TASK TO COMPLETE: Begin with the line containing "Keep writing the" and end with the line containing "self.tree = tree"; set down that block verbatim and nothing else.

DATA LINES:
** BEGIN **
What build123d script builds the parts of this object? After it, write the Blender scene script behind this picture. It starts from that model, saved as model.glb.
** END **
** BEGIN **
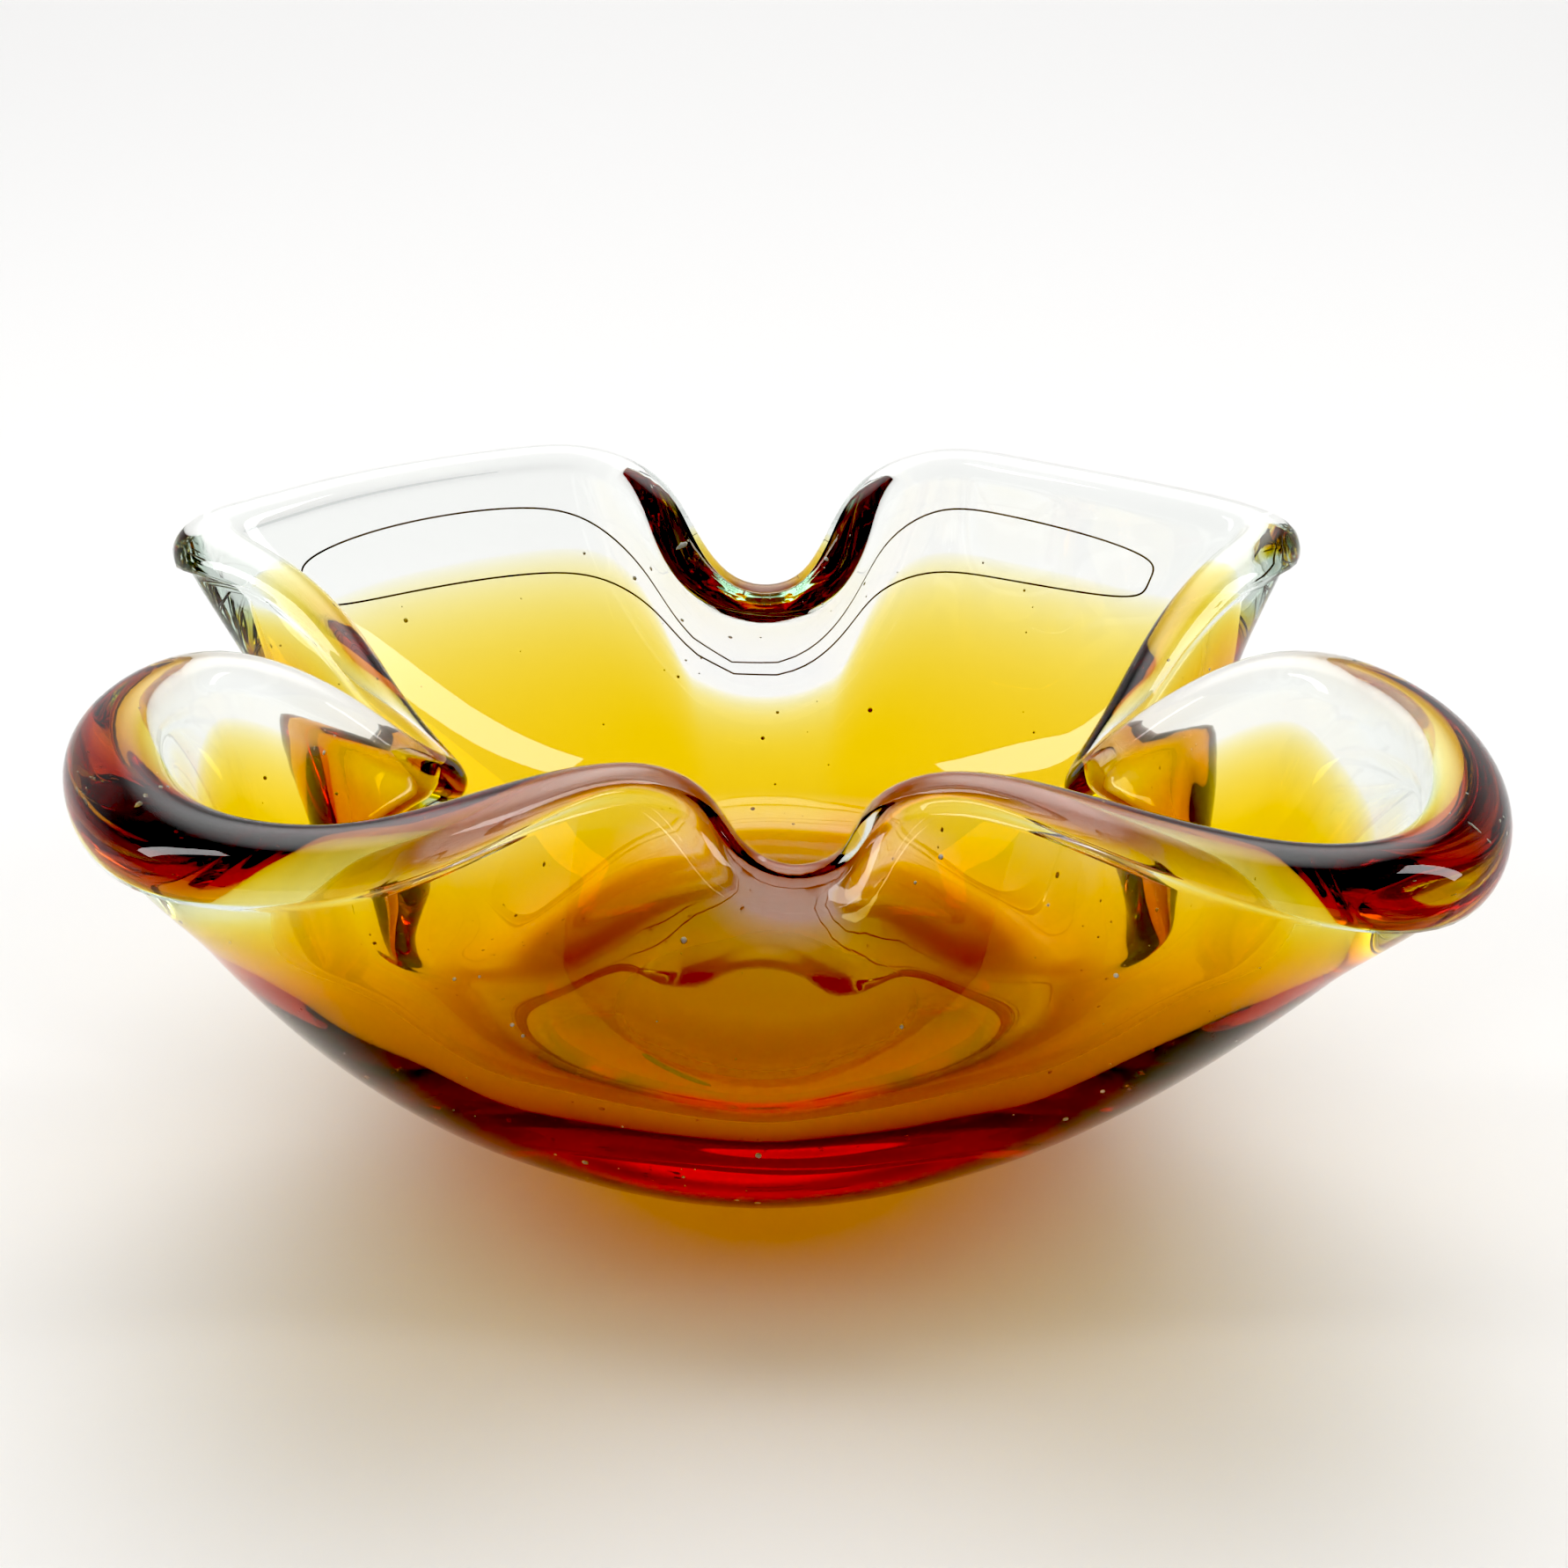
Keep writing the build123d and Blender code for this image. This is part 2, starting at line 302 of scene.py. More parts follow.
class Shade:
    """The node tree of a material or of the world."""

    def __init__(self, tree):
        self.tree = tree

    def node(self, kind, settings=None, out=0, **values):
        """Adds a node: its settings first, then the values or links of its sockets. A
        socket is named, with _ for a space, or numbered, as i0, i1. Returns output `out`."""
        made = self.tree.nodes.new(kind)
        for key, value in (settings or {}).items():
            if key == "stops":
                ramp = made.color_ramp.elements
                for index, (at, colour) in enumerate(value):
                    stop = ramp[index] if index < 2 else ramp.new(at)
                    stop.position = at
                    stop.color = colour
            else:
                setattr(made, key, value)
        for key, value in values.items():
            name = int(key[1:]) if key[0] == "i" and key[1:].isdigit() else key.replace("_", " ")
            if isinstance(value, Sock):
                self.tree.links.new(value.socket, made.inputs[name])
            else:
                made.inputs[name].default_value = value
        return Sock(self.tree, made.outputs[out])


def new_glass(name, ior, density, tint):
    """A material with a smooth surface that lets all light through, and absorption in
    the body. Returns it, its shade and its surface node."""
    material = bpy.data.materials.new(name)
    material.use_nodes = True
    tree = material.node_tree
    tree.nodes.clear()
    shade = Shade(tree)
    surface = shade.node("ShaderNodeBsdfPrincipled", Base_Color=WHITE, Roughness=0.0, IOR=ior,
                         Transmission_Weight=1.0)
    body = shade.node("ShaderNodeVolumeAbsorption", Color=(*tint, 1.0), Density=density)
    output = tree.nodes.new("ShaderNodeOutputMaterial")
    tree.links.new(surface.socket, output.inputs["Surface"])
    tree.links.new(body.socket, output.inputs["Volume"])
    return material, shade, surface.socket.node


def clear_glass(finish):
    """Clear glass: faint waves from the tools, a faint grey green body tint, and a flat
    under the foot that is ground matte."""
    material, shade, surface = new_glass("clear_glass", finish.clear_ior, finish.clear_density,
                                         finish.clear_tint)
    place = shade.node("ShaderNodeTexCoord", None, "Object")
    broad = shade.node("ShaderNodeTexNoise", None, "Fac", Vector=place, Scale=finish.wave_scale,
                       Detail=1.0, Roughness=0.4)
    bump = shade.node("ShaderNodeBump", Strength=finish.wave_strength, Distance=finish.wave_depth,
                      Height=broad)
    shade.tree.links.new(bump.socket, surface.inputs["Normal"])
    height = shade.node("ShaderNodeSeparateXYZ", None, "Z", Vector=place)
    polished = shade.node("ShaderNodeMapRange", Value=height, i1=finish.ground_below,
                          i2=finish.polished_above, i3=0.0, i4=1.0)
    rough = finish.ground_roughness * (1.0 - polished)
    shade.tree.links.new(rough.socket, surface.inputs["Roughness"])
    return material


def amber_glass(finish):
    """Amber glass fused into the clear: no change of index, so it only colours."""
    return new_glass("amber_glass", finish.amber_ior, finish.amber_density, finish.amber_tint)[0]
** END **
RESULT:
Keep writing the build123d and Blender code for this image. This is part 2, starting at line 302 of scene.py. More parts follow.
class Shade:
    """The node tree of a material or of the world."""

    def __init__(self, tree):
        self.tree = tree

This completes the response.